Now I don't know if all husbands are exactly like mine, but enough of my friends have told me similar stories that I tend to believe my husband is the rule rather than the exception. We moms, on the other hand, have to do fifteen things at once in order to get everything done. We just don't have time to complete one task before starting the next. The other day, I was feeding the kids their lunch while calling for a doctor's appointment, putting laundry in the washer, sweeping the kitchen, eating my own lunch, planning the next week's meals, and writing the store list. We multitask. It's how we survive.
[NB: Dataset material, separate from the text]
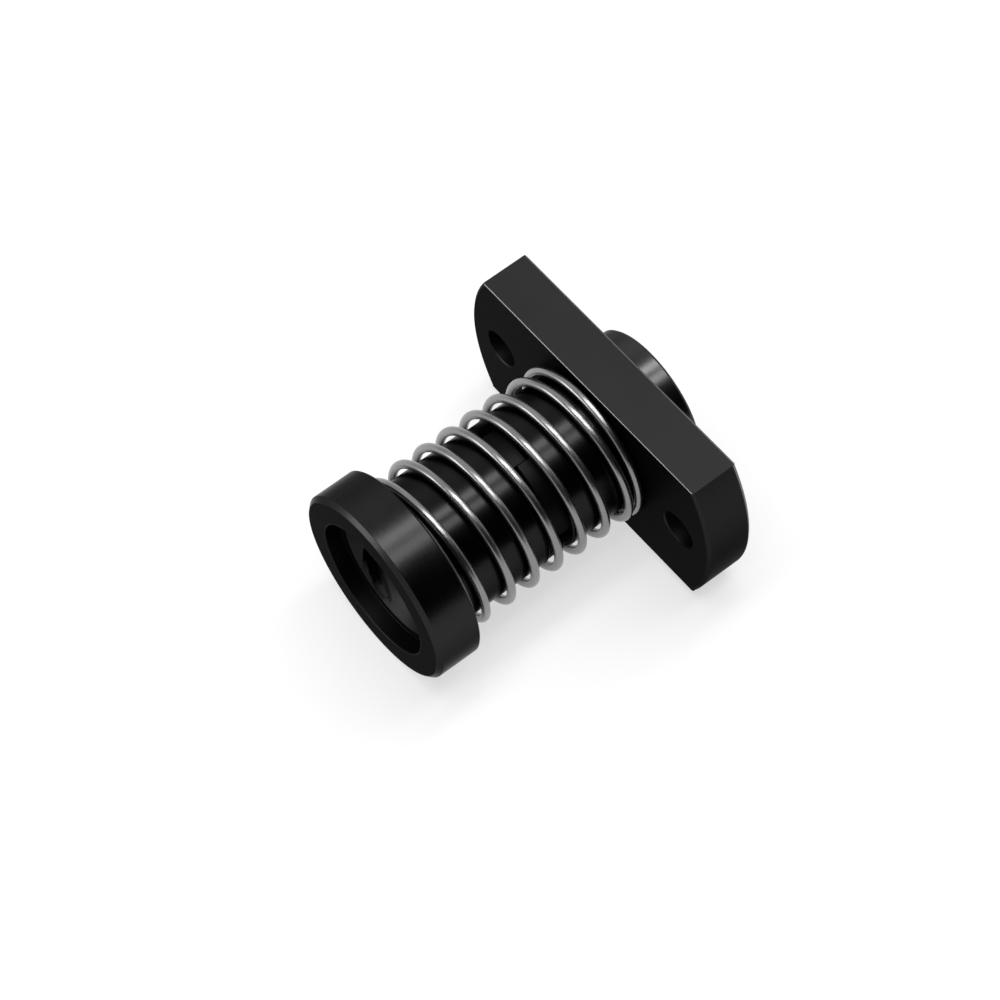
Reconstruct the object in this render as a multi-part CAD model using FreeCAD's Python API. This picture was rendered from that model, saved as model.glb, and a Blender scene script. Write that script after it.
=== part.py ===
import FreeCAD, Part
import math
import os
from FreeCAD import Vector

os.makedirs("parts", exist_ok=True)

# Frame: the screw axis runs along X, and X = 0 is the mounting face of the flange.
# The pilot points to +X, the spring and the preload nut lie to -X, and the flats face +Z and -Z.

# Flange of the fixed nut
flange_dia = 48.0
flange_thickness = 7.0
flange_across_flats = 24.0
flange_chamfer = 0.4
flat_edge_break = 0.15
bolt_circle_dia = 36.0
bolt_hole_dia = 5.5
bolt_hole_chamfer = 0.15

# Pilot behind the flange
pilot_dia = 20.0
pilot_length = 3.5
pilot_chamfer = 0.35
pilot_lead_in = 0.6

# Barrels that carry the spring
barrel_dia = 19.8
fixed_barrel_length = 10.4
barrel_edge_break = 0.15

# Preload nut
collar_dia = 27.5
collar_width = 6.6
collar_front_chamfer = 0.6
collar_back_chamfer = 0.25
recess_dia = 19.5
recess_depth = 2.5
recess_lead_in = 0.5
preload_barrel_length = 14.2

# Claws that key the two nuts together
claw_count = 3
claw_step = 0.2
claw_reach = 2.6
take_up_gap = 1.2
preload_claw_angle = 38.0
window_angle = 13.5
slit_angle = 0.8
first_claw_angle = 65.0

# Lead screw thread
screw_dia = 16.0
thread_pitch = 4.0
thread_starts = 4
thread_crest_clearance = 0.25
thread_depth = 2.0
thread_flank_angle = 15.0
thread_backlash = 0.1
thread_core_trim = 0.2
thread_relief = 0.3
thread_relief_length = 1.2

# Compression spring
wire_dia = 1.2
spring_clearance = 0.45
spring_active_turns = 6.5
ground_depth = 0.15
spring_seat_gap = 0.05
spring_start_angle = 227.0

# Sizes that follow from the ones above
flange_front = -flange_thickness
fixed_barrel_end = flange_front - fixed_barrel_length
barrel_gap = claw_reach + take_up_gap
preload_barrel_end = fixed_barrel_end - barrel_gap
collar_back = preload_barrel_end - preload_barrel_length
collar_front = collar_back - collar_width
claw_radius = barrel_dia / 2 - claw_step
claw_sector = 360.0 / claw_count
fixed_claw_angle = claw_sector - preload_claw_angle - window_angle - slit_angle
thread_lead = thread_pitch * thread_starts
thread_major_radius = screw_dia / 2 + thread_crest_clearance
thread_minor_radius = screw_dia / 2 - thread_depth
relief_radius = thread_major_radius + thread_relief
spring_radius = barrel_dia / 2 + spring_clearance + wire_dia / 2
spring_seat = flange_front - spring_seat_gap
spring_far_seat = collar_back + spring_seat_gap


def turned(points):
    """Solid of revolution about X from (x, radius) pairs of a closed outline."""
    corners = [Vector(x, 0, r) for x, r in points]
    face = Part.Face(Part.makePolygon(corners + corners[:1]))
    return face.revolve(Vector(0, 0, 0), Vector(1, 0, 0), 360)


def drilled(radius, start, end, y=0.0, z=0.0):
    """Cylinder along X between two X positions."""
    return Part.makeCylinder(radius, end - start, Vector(start, y, z), Vector(1, 0, 0))


def coned(radius_start, radius_end, start, end, y=0.0):
    """Cone along X between two X positions."""
    return Part.makeCone(radius_start, radius_end, end - start, Vector(start, y, 0), Vector(1, 0, 0))


def flange_disc():
    r = flange_dia / 2
    c = flange_chamfer
    disc = turned([
        (flange_front, 0),
        (flange_front, r - c),
        (flange_front + c, r),
        (-c, r),
        (0, r - c),
        (0, 0),
    ])
    half = flange_across_flats / 2
    slab = Part.makeBox(
        flange_thickness, 2 * r + 2, flange_across_flats,
        Vector(flange_front, -r - 1, -half),
    )
    flat_edges = [e for e in slab.Edges if e.Length > 2 * r]
    slab = slab.makeChamfer(flat_edge_break, flat_edges)
    return disc.common(slab)


def bolt_holes():
    r = bolt_hole_dia / 2
    c = bolt_hole_chamfer
    cutters = []
    for side in (1, -1):
        y = side * bolt_circle_dia / 2
        hole = drilled(r, flange_front - 1, 1, y)
        front = coned(r + c + 1, r, flange_front - 1, flange_front + c, y)
        back = coned(r, r + c + 1, -c, 1, y)
        cutters.append(hole.fuse([front, back]))
    return cutters


def thread_groove(start, end, turn):
    """One start of the internal thread, as a trapezoid swept along its helix."""
    mean = (thread_major_radius + thread_minor_radius) / 2
    half_mean = (thread_pitch / 2 + thread_backlash) / 2
    slope = math.tan(math.radians(thread_flank_angle))
    inner = thread_minor_radius - 2 * thread_core_trim
    half_outer = half_mean - (thread_major_radius - mean) * slope
    half_inner = half_mean + (mean - inner) * slope
    corners = [
        Vector(inner, 0, -half_inner),
        Vector(thread_major_radius, 0, -half_outer),
        Vector(thread_major_radius, 0, half_outer),
        Vector(inner, 0, half_inner),
    ]
    outline = Part.makePolygon(corners + corners[:1])
    path = Part.makeHelix(thread_lead, end - start, thread_minor_radius)
    groove = Part.Wire(path).makePipeShell([outline], True, True)
    groove.rotate(Vector(0, 0, 0), Vector(0, 1, 0), 90)
    # The turn depends on X alone, so one screw fits the threads of both nuts.
    phase = 360.0 * start / thread_lead + 360.0 * turn / thread_starts
    groove.rotate(Vector(0, 0, 0), Vector(1, 0, 0), phase)
    groove.translate(Vector(start, 0, 0))
    return groove


def threaded(body, start, end):
    """Cut all starts of the thread together with a core, then bore the crests to size."""
    first = start - thread_pitch
    last = end + thread_pitch
    core = drilled(thread_minor_radius - thread_core_trim, first, last)
    grooves = [thread_groove(first, last, turn) for turn in range(thread_starts)]
    body = body.cut(core.fuse(grooves))
    return body.cut(drilled(thread_minor_radius, start - 1, end + 1))


def claw(start, end, angle, width):
    """One claw: a sector of the barrel wall from its root to its tip."""
    outer = drilled(claw_radius, start, end)
    wall = outer.cut(drilled(relief_radius, start - 1, end + 1))
    far = 2 * barrel_dia
    wedge = Part.makePolygon([
        Vector(start - 1, 0, 0),
        Vector(start - 1, far, 0),
        Vector(start - 1, far * math.cos(math.radians(width)), far * math.sin(math.radians(width))),
        Vector(start - 1, 0, 0),
    ])
    sector = Part.Face(wedge).extrude(Vector(end - start + 2, 0, 0))
    sector.rotate(Vector(0, 0, 0), Vector(1, 0, 0), angle)
    return wall.common(sector)


def make_fixed_nut():
    """Flange, barrel with claws and pilot, turned and milled from one piece."""
    barrel_r = barrel_dia / 2
    pilot_r = pilot_dia / 2
    b = barrel_edge_break
    body = turned([
        (fixed_barrel_end, 0),
        (fixed_barrel_end, barrel_r - b),
        (fixed_barrel_end + b, barrel_r),
        (flange_front + 1, barrel_r),
        (flange_front + 1, pilot_r),
        (pilot_length - pilot_chamfer, pilot_r),
        (pilot_length, pilot_r - pilot_chamfer),
        (pilot_length, 0),
    ])
    body = body.fuse(flange_disc()).removeSplitter()
    for cutter in bolt_holes():
        body = body.cut(cutter)
    body = threaded(body, fixed_barrel_end, pilot_length)
    relief_end = fixed_barrel_end + thread_relief_length
    body = body.cut(drilled(relief_radius, fixed_barrel_end - 1, relief_end))
    mouth = thread_major_radius + pilot_lead_in
    lead_in_start = pilot_length - mouth + thread_minor_radius
    body = body.cut(coned(thread_minor_radius - 1, mouth + 1, lead_in_start - 1, pilot_length + 1))
    claw_tip = fixed_barrel_end - claw_reach
    claw_root = fixed_barrel_end + b + 0.2
    claws = []
    for i in range(claw_count):
        angle = first_claw_angle + preload_claw_angle + slit_angle + i * claw_sector
        claws.append(claw(claw_tip, claw_root, angle, fixed_claw_angle))
    return body.fuse(claws).removeSplitter()


def make_preload_nut():
    """Round collar and barrel with claws, turned and milled from one piece."""
    collar_r = collar_dia / 2
    barrel_r = barrel_dia / 2
    b = barrel_edge_break
    body = turned([
        (collar_front, 0),
        (collar_front, collar_r - collar_front_chamfer),
        (collar_front + collar_front_chamfer, collar_r),
        (collar_back - collar_back_chamfer, collar_r),
        (collar_back, collar_r - collar_back_chamfer),
        (collar_back, barrel_r),
        (preload_barrel_end - b, barrel_r),
        (preload_barrel_end, barrel_r - b),
        (preload_barrel_end, 0),
    ])
    body = threaded(body, collar_front, preload_barrel_end)
    relief_start = preload_barrel_end - thread_relief_length
    body = body.cut(drilled(relief_radius, relief_start, preload_barrel_end + 1))
    floor = collar_front + recess_depth
    body = body.cut(drilled(recess_dia / 2, collar_front - 1, floor))
    mouth = thread_major_radius + recess_lead_in
    lead_in_end = floor + mouth - thread_minor_radius
    body = body.cut(coned(mouth, thread_minor_radius, floor, lead_in_end))
    claw_root = preload_barrel_end - b - 0.2
    claw_tip = preload_barrel_end + claw_reach
    claws = []
    for i in range(claw_count):
        angle = first_claw_angle + i * claw_sector
        claws.append(claw(claw_root, claw_tip, angle, preload_claw_angle))
    return body.fuse(claws).removeSplitter()


def spring_point(turn):
    """Point of the wire's centre line after a number of turns from the flange end."""
    dead_rise = wire_dia + spring_seat_gap
    first = spring_seat - wire_dia / 2 + ground_depth
    last = spring_far_seat + wire_dia / 2 - ground_depth
    pitch = (first - last - 2 * dead_rise) / spring_active_turns
    active = min(max(turn - 1, 0), spring_active_turns)
    x = first - dead_rise * (turn - active) - pitch * active
    # A right-hand spring turns backwards when it is followed towards -X.
    angle = math.radians(spring_start_angle - 360 * turn)
    return Vector(x, spring_radius * math.cos(angle), spring_radius * math.sin(angle))


def make_spring():
    """Right-hand round wire spring with one closed and ground turn at each end."""
    # A third of a turn is short enough for one arc to follow the helix.
    turns = spring_active_turns + 2
    count = int(math.ceil(3 * turns))
    arcs = []
    for i in range(count):
        start = spring_point(turns * i / count)
        middle = spring_point(turns * (i + 0.5) / count)
        end = spring_point(turns * (i + 1) / count)
        arcs.append(Part.Arc(start, middle, end).toShape())
    tangent = arcs[0].tangentAt(arcs[0].FirstParameter)
    section = Part.Wire(Part.makeCircle(wire_dia / 2, spring_point(0), tangent))
    wire = Part.Wire(arcs).makePipe(Part.Face(section))
    keep = drilled(barrel_dia, spring_far_seat, spring_seat)
    return wire.common(keep)


pieces = {
    "fixed_nut": make_fixed_nut(),
    "preload_nut": make_preload_nut(),
    "preload_spring": make_spring(),
}

for name, shape in pieces.items():
    solids = shape.Solids
    if len(solids) == 1:
        shape = solids[0]
    print(name, shape.isValid(), len(solids), round(shape.Volume, 2), shape.BoundBox)
    shape.exportStep("parts/" + name + ".step")
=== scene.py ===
import math

import bmesh
import bpy
import numpy as np
from mathutils import Matrix, Vector


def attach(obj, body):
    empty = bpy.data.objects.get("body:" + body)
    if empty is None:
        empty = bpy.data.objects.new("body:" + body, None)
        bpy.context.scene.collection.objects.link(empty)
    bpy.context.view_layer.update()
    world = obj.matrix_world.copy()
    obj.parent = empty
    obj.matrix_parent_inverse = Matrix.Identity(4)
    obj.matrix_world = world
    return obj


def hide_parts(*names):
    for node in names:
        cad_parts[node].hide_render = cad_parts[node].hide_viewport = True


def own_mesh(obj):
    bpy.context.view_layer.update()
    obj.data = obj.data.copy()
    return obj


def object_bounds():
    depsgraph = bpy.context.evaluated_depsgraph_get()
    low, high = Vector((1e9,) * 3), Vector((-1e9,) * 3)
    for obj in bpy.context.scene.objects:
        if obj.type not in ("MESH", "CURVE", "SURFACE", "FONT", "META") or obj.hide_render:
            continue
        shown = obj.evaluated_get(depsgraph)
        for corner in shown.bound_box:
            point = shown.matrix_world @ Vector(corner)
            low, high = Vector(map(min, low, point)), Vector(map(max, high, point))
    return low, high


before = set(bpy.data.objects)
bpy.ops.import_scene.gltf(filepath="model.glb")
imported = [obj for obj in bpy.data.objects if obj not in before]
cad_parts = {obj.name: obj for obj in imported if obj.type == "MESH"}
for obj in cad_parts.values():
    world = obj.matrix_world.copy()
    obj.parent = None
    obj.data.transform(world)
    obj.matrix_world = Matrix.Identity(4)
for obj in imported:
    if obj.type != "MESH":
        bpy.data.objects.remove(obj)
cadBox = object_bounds()
print("frame loaded:", sorted(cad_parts))

mm = 0.001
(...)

A few days ago, my kids and I had just gotten home from running some errands, and I sent my oldest, who's three, to the bathroom while I took the baby's coat off. (I still call her the baby, even though she'll be one and a half tomorrow.) Afterward, I went upstairs to change my clothes, then went back to the kitchen to wash my hands so that I could make lunch. As soon as I began running the water, my three-year-old was yelling that he pooped and the baby was standing next to me asking for "boom-boom." (This is how she tells me that she wants to nurse. Cute, huh?) Anyway, I thought my head would explode because of all the directions I was being pulled, everyone wanting something from me at once and me with a splitting headache, a rumbling stomach, and a desperate need to eat. Of course I rallied like we moms always do and got everyone taken care of and lunch made. I wonder, though, how my husband would have handled the situation. Kind of makes me laugh to think about it...
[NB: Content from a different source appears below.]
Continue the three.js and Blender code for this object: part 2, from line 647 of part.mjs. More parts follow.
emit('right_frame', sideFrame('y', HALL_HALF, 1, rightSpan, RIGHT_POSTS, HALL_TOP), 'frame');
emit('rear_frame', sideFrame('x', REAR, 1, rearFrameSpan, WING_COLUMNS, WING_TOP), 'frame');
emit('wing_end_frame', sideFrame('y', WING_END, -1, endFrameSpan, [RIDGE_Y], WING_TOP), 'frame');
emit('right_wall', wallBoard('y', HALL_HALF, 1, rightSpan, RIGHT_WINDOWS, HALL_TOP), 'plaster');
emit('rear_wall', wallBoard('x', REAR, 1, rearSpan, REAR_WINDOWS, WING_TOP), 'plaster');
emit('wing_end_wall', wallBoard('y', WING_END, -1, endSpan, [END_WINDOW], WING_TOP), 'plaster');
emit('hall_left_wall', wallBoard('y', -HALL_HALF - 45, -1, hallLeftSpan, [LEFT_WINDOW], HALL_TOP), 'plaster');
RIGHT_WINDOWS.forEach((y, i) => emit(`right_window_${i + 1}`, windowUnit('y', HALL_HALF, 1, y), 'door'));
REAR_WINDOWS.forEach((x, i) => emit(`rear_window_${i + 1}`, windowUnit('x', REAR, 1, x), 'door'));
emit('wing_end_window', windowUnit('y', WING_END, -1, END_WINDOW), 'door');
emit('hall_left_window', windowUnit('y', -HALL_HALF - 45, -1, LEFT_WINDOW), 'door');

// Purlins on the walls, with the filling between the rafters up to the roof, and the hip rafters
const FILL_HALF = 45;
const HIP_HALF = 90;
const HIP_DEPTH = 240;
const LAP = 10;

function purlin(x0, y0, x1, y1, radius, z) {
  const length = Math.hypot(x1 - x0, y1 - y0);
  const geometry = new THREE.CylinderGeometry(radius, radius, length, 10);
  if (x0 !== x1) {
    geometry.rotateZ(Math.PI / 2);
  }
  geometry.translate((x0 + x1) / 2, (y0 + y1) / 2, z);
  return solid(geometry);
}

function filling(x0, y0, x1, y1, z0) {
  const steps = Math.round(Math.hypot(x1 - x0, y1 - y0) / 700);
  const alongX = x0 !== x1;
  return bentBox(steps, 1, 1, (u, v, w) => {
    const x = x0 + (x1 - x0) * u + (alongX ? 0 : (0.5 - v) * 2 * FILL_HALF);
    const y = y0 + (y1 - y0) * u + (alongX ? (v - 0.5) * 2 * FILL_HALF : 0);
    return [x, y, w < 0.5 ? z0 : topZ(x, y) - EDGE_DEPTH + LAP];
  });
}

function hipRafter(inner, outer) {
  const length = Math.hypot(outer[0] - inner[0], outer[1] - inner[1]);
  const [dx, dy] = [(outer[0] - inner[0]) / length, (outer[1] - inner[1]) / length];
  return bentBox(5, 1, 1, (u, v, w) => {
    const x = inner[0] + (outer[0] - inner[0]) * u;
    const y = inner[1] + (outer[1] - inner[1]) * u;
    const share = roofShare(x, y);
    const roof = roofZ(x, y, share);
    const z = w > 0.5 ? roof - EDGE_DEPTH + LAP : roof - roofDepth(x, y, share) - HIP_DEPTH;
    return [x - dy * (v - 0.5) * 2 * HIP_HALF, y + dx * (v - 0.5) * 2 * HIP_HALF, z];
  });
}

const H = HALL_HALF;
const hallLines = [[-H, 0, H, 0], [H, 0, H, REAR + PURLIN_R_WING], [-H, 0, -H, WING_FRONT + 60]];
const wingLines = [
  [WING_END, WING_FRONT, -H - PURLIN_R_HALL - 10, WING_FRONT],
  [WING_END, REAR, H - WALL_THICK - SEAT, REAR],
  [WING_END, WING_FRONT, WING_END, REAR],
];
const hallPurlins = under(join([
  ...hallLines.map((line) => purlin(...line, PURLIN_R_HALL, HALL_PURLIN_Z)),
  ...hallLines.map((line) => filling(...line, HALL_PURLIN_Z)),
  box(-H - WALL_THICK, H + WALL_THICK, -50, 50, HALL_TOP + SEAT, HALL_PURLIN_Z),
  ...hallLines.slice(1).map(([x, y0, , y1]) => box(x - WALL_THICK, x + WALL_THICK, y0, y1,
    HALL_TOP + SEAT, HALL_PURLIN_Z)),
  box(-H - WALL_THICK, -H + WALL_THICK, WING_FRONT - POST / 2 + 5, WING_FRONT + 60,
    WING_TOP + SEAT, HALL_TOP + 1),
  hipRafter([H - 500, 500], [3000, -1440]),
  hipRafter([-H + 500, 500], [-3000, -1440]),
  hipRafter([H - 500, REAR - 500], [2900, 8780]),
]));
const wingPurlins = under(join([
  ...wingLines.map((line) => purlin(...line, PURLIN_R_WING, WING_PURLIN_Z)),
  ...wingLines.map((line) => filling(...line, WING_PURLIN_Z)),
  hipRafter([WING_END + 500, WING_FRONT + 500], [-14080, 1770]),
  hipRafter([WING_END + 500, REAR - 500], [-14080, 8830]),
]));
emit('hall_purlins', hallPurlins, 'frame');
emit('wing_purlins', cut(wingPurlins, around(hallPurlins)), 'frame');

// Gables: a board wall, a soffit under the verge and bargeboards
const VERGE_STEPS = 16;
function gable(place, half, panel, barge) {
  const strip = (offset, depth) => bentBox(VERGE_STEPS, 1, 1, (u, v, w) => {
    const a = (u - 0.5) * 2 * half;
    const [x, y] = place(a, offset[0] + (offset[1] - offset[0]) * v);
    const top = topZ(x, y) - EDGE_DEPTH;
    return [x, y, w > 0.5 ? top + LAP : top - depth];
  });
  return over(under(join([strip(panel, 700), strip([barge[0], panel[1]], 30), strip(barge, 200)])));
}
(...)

So I juggle things--my time, my energy, pieces of my mind. We all do, which makes me think that all moms would make great circus performers! Besides our families, we have other balls in the air too, like attempting to achieve our personal dreams--as I said in my first post, mine is writing--and we have to work hard to balance our "Mom" role with the other things we want to accomplish in life. But we can do it. We're Moms.

Saturday, January 8, 2011

Hi, I'm Dana. How are you?

Why is the first post in a new blog always so awkward? I feel like I'm at one of my husband's work parties, standing in a corner in a roomful of strangers, smiling like an idiot until someone finally notices I'm there. So let me be the one to break the ice. I'm Dana, a mother of two and an aspiring (cross your fingers, please) writer. I enjoy reading, white wine, long walks on the -- oops. Wait. Wrong site. Seriously, all of us mommies have stories to tell, and I hope you'll join me here in my little corner of the Internet, where I'll brag about my kids (okay, not all of the time), complain about my husband (well, maybe not always!), and muse about making my two worlds--Mommy and Writer--mesh.